Za’atar Tossed Wheat Berry Salad: tomato, artichokes, feta


  1. 1/2 cup hard wheat berries
  2. 1, 14-oz can of chickpeas
  3. 2, 6-oz jars of marinated artichokes, liquid drained and reserved
  4. 8-oz cherry tomatoes, halfed
  5. 2 small heirloom tomatoes, cut into chunks
  6. 100-120 grams feta cheese
  7. 1/3 cup mint, chopped
  8. 1/3 cup parsley, chopped (I used flat leaf, but curly works as well)
Za’atar Tahini dressing
  1. 3 Tablespoons tahini
  2. 3 1/2 Tablespoons fresh lemon juice
  3. 3 1/2 Tablespoons pure water
  4. 1 large garlic clove, minced
  5. 1 Tablespoon of Za’atar spice
  6. 1/8 teaspoon salt
  7. pinch of cayenne
  8. 3 Tablespoons flax oil
For the salad
  1. Bring 1 1/2 cups water to a boil and cook wheat berries for 50-60 minutes. Drain and set aside.
For the dressing
  1. While the wheat berries are cooking, blend tahini, lemon juice, water, garlic, Za’atar, salt and cayenne in a food processor or blender.
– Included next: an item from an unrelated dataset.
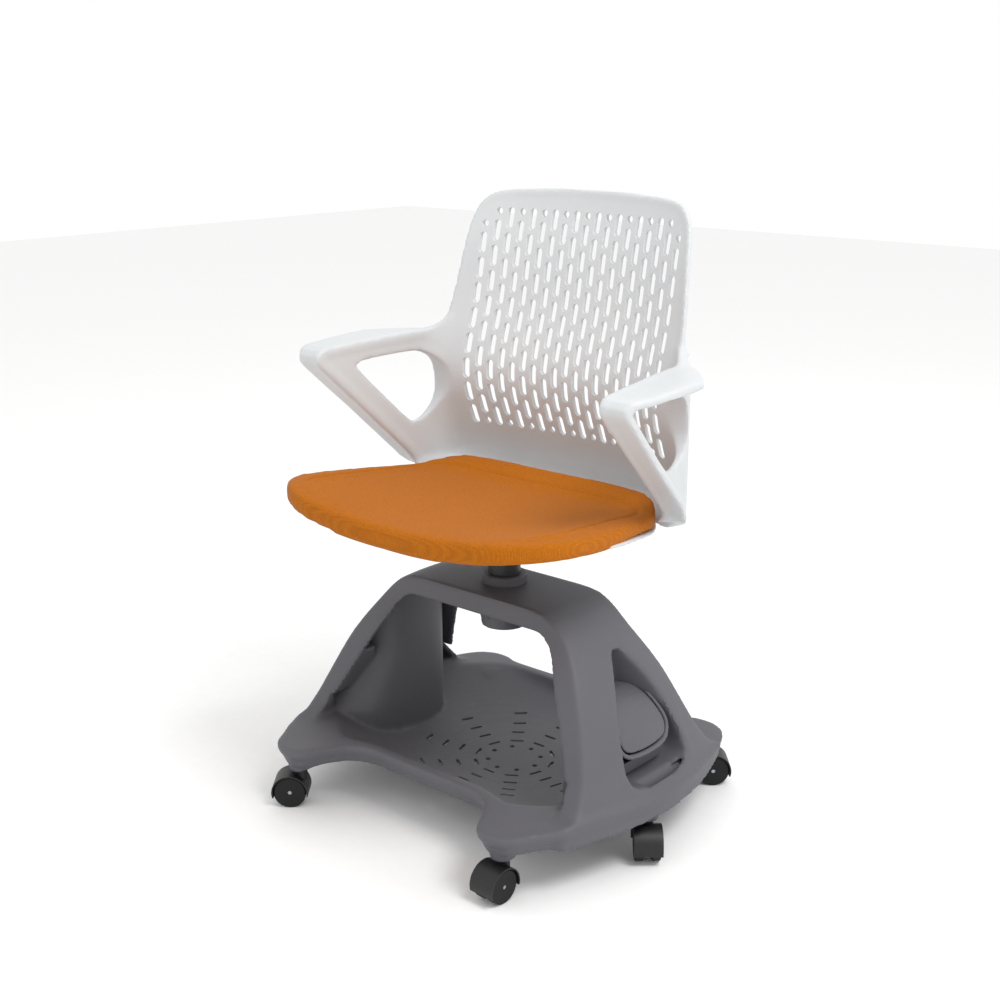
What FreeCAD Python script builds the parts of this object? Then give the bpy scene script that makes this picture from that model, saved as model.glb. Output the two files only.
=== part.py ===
"""Student desk chair on a wheeled storage base, as separate moulded, turned and pressed pieces.

Frame: millimetres, +Z up, floor at Z = 0, column axis on the Z axis, the sitter faces -Y, sitter's left is +X.
"""
import FreeCAD, Part
import math
import os
import re
from FreeCAD import Placement, Rotation, Vector

doc = FreeCAD.newDocument("student_desk_chair")

# ---------------------------------------------------------------- driving dimensions (one sheet)
SIZES = {
    # base moulding
    "rim_top": 100, "rim_bottom": 70, "boss_bottom": 58, "boss_radius": 18.5,
    "floor_low": 42, "floor_edge": 66, "floor_wall": 3.5, "skin": 4.5,
    "bridge_top": 346, "bridge_under": 315,
    # perforated storage floor
    "drain_ring": 42, "drain_radius": 4.2, "slot_start": 62, "slot_step": 29, "slot_length": 22,
    "slot_width": 3.4, "pattern_back": 25,
    # column and gas spring
    "tube_radius": 25, "tube_low": 279, "tube_high": 392, "socket_radius": 35.5, "socket_low": 276.7,
    "collar_radius": 34.8, "collar_high": 360.4, "gas_radius": 14, "gas_low": 296, "gas_high": 400,
    "taper_radius": 13, "taper_high": 428, "rod_radius": 5, "running_gap": 0.05,
    "head_low": 368, "head_high": 378,
    # seat mechanism
    "plate_low": 437, "plate_thick": 3, "plate_width": 180, "plate_depth": 160, "plate_hole": 3.3,
    "plate_pitch_wide": 152, "plate_pitch_deep": 132,
    "housing_low": 402, "housing_width": 110, "housing_depth": 90, "housing_wall": 3,
    # castors
    "wheel_radius": 25, "wheel_wide": 15, "wheel_inset": 4.5, "castor_trail": 16, "hood_radius": 28.2,
    "hood_wall": 2, "hood_wide": 42, "web_wide": 6, "axle_radius": 3, "hub_radius": 6.5,
    "stem_radius": 5.5, "stem_high": 82, "sleeve_radius": 7.5, "sleeve_high": 84, "neck_radius": 10,
    "neck_high": 57.4,
    # back shell perforation
    "slot_pitch": 40.2, "slot_tall": 31, "slot_across": 9.5, "pin_hole": 5, "column_pitch": 40.6,
    # storage bins in the legs
    "niche_back": 180, "niche_floor": 114, "lid_wall": 2.4, "hinge_x": 193, "hinge_z": 218,
    "hinge_pin": 2,
}
sheet = doc.addObject("Spreadsheet::Sheet", "Sheet")
for row, (alias, number) in enumerate(SIZES.items(), start=1):
    sheet.set(f"A{row}", alias.replace("_", " "))
    sheet.set(f"B{row}", str(number))
    sheet.setAlias(f"B{row}", alias)
doc.recompute()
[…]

Once blended, keep blender running and add flax oil gradually. Season with salt and pepper if needed.
Assemble the salad
  1. Toss together the wheat berries, chickpeas, artichokes, tomatoes, feta cheese, mint and parsley. Drizzle with the Za’atar tahini dressing and a bit of the reserved artichoke liquid. Sprinkle a bit more Za’atar spice straight onto the salad if you like.